Any stratigraphic section or bedding sequence can be generated provided there is a transition procedure from one lithology or bedding type to another and provided the thickness distributions of the different units are known. The transition procedure involves random processes that are either independent or dependent. If the depositional process is independent, previous deposition will have no influence on present deposition. However, if it is dependent, past deposition will influence either present or future deposition. Such a dependent depositional process can be thought of as having a memory that extends backward in time through one or more pulses of deposition. A process with a memory can be described by a Markov process. Because the concept of memory or dependence appears to be in accord with our understanding of many depositional processes, Markov processes were used to synthesize the bedding sequences of this study (see Appendix).

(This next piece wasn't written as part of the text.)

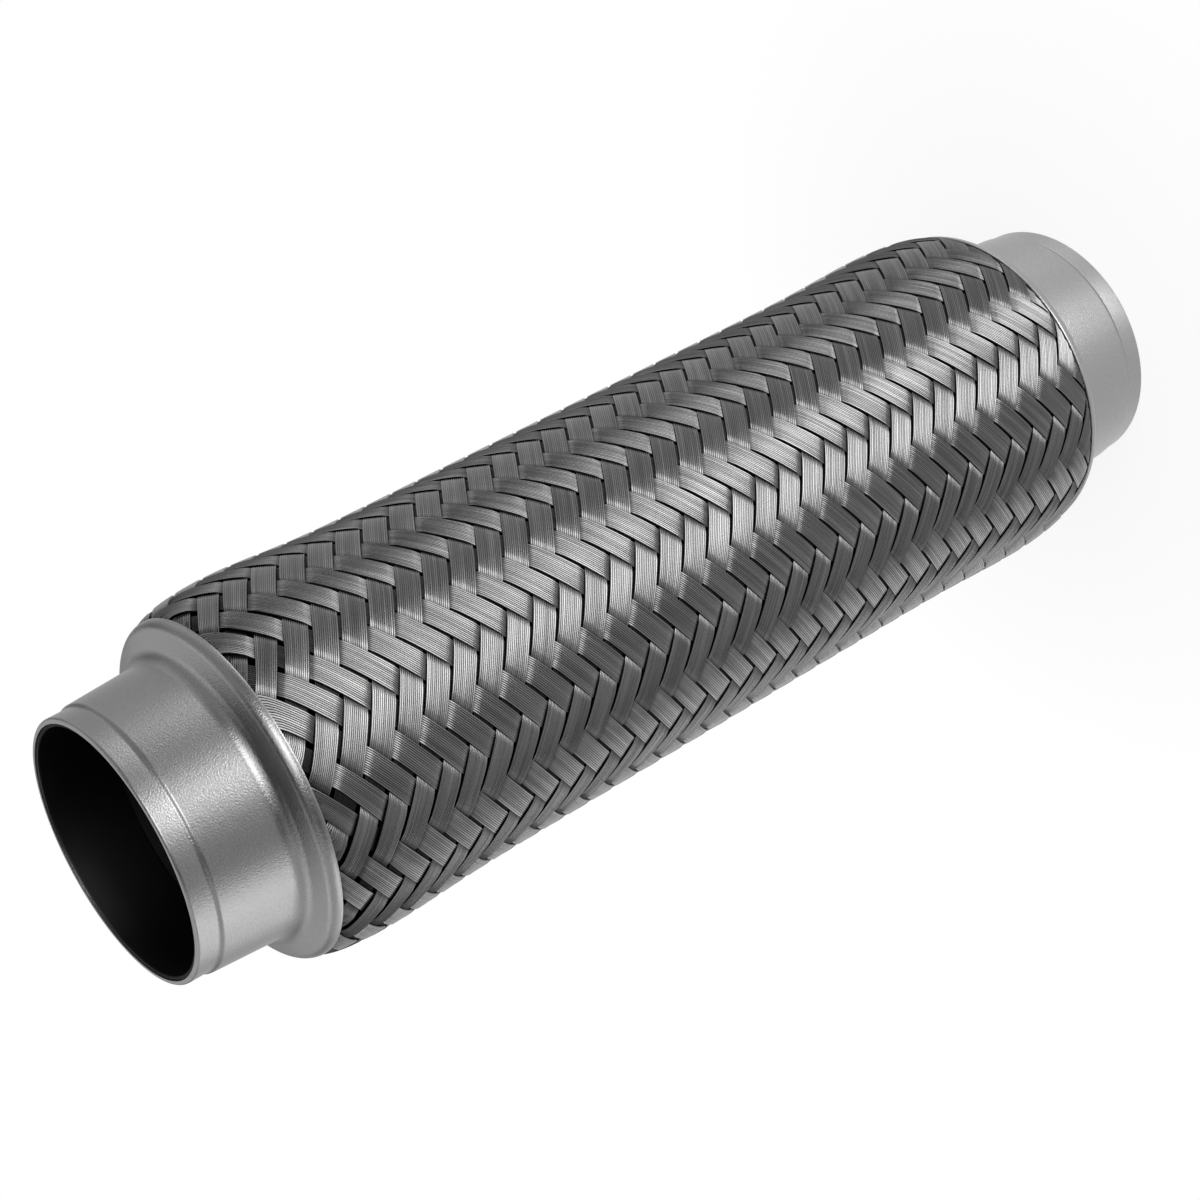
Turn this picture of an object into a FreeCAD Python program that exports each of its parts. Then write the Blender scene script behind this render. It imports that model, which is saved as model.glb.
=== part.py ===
"""Braided exhaust flex pipe, standing on its lower end.

+Z runs up the pipe's axis and the origin is the centre of the lower mouth.
Both ends are alike: a thin sleeve lines the mouth, the two plies of the bellows
and the end of the wire braid lie round it, and a pressed cap grips them all.
A depth is measured along the axis from the nearer mouth.
"""
import FreeCAD, Part
import math
import os

import Sketcher
from FreeCAD import Placement, Rotation, Vector

# Two circles are taken as the same edge when they differ by less, in millimetres
EDGE_MATCH = 1e-5
# Points of the braid's faces are joined when they lie closer, in millimetres
SEW_TOLERANCE = 0.001

doc = FreeCAD.newDocument("exhaust_flex_pipe")

# Driving dimensions, in millimetres, and plain counts
SIZES = {
    "overall_length": 250.0,
    "bore_radius": 25.25,
    "sleeve_wall": 0.6,
    "sleeve_length": 15.0,
    "sleeve_recess": 0.3,
    "sleeve_round": 0.2,
    "fit_gap": 0.05,
    "cap_wall": 1.0,
    "lip_gap": 0.15,
    "lip_length": 4.6,
    "lip_round": 0.6,
    "step_length": 0.6,
    "step_rise": 0.5,
    "neck_length": 21.4,
    "neck_rise": 1.5,
    "root_round": 1.7,
    "flank_depth": 2.3,
    "shoulder_round": 2.2,
    "rim_radius": 34.9,
    "rim_depth": 25.6,
    "rim_round": 0.3,
    "ply_wall": 0.2,
    "cuff_depth": 6.0,
    "bellows_depth": 30.0,
    "crest_height": 7.6,
    "crest_slope": 1.2,
    "crest_count": 13,
    "liner_wall": 1.4,
    "seam_pitch": 9.0,
    "seam_depth": 0.9,
    "seam_width": 1.4,
    "braid_start": 13.0,
    "braid_end_wall": 0.3,
    "braid_wall": 0.6,
    "braid_relief": 0.5,
    "braid_clearance": 0.85,
    "bulge_rise_upper": 1.4,
    "bulge_rise_lower": 0.8,
    "braid_bulge_depth": 40.0,
    "braid_bulge_width": 16.0,
    "braid_swell_power": 0.34,
    "strands_each_way": 24,
    "crossing_rows": 64,
    "gap_rows_at_end": 2,
    "gap_share": 0.22,
    "ridge_overhang": 0.15,
}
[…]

The above methods are perfectly general and are appropriate for any stratigraphic section or bedding sequence: bedding types in a beach deposit, an evolving carbonate bank or the changing lithologic fill of a thick geosyncline sequence. We chose to synthesize a vertical profile of a fluvial sandstone body because its characteristics were well documented, much was known about fluvial processes and fluvial-deltaic sandstone bodies constitute an important class of petroleum reservoirs.
CHARACTERISTICS AND ORIGIN OF FLUVIAL CYCLE
The fluvial cycle has been well documented in recent years by Bersier, Allen and Visher. Deposits from fluvial cycles range from 10 to 150 ft or more in thickness and are characterized by a "fining upwards": coarse sandstones with occasional conglomerates grade upward into medium- to fine-grained sandstone, and hence into siltstone and mudstone.